Could you recognise a Flea?
Of the approximate 60 species of fleas in the United Kingdom, cat and dog fleas (Ctenocephalides felis, Ctenocephalides canis) are the most common flea species encountered. Fleas are ectoparasites, meaning that they feed on the outside of the host’s body; these insects can spread a number of diseases to humans and your pets. The adult flea is 2mm in length, is laterally flattened and mahogany in colour. The flattened body allows this insect species to live amongst the fur of the animal. The female flea lays small, white eggs of 0.5mm in length onto the animal after feeding on a blood meal. The eggs then fall off onto the floor or into the animal’s bedding. The larvae are between 1.5 and 5mm in length, and live in the pet’s bedding, in the carpet pile or between the floor boards. The larvae feed on organic debris and adult flea faeces, with the larval stage last between five and fifteen days. Once the larvae have fully grown, they spin a silken cocoon, which becomes covered in carpet fibres and dirt, then go into pupation. Fleas in pupation emerge due to movement; this is why pet owners returning from holiday are often greeted by fleas bounding to meet them.
How to spot a Flea infestation.
The first signs are generally itchy bites to the ankles and pets scratching and clawing themselves more than usual.
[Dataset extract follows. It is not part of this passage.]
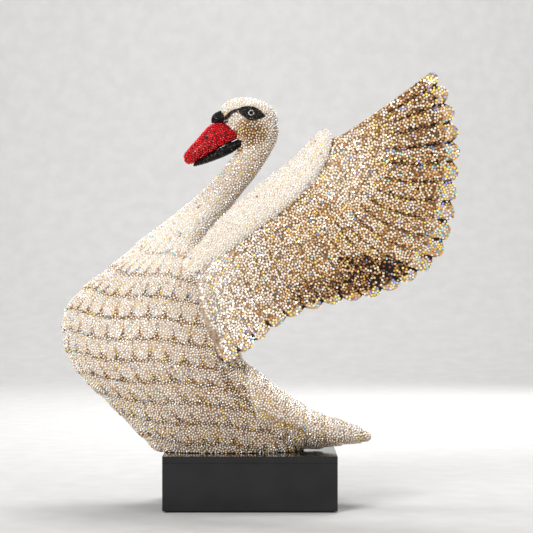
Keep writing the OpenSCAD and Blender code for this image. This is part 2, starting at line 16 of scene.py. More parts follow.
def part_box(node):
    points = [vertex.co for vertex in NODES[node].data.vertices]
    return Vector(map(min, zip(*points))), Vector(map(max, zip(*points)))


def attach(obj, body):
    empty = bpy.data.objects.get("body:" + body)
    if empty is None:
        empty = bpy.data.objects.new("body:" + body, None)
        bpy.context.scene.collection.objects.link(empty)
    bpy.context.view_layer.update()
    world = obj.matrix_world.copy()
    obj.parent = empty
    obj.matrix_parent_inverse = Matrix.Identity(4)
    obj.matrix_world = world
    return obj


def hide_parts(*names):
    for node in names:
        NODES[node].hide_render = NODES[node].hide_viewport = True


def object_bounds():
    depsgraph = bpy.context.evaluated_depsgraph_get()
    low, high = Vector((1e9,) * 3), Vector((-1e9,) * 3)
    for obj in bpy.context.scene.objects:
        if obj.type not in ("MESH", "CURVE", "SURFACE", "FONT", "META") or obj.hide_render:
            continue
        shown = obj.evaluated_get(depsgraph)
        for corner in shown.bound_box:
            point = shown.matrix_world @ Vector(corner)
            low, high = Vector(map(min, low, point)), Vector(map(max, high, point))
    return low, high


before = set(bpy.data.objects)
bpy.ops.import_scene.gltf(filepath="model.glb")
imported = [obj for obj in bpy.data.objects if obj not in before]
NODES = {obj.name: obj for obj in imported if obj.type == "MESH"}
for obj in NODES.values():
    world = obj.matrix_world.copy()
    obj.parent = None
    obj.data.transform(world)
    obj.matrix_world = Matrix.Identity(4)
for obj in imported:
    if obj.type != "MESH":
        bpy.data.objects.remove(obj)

Placing a small bowl of water or white sheet of paper on the floor will capture or highlight the presence of adults.
What to do if you find a flea infestation.
The first thing that you should do is contact GK Pest control services. a professional pest control company that have experience of successfully treating flea infestations. Our qualified and experienced operatives will provide control solutions tailored to the needs of your business, home and the environment.
What NOT to do if you find a flea infestation. Do not treat your animal’s bedding or your clothing with commercially available insecticides, as this may cause harm to you and your pets.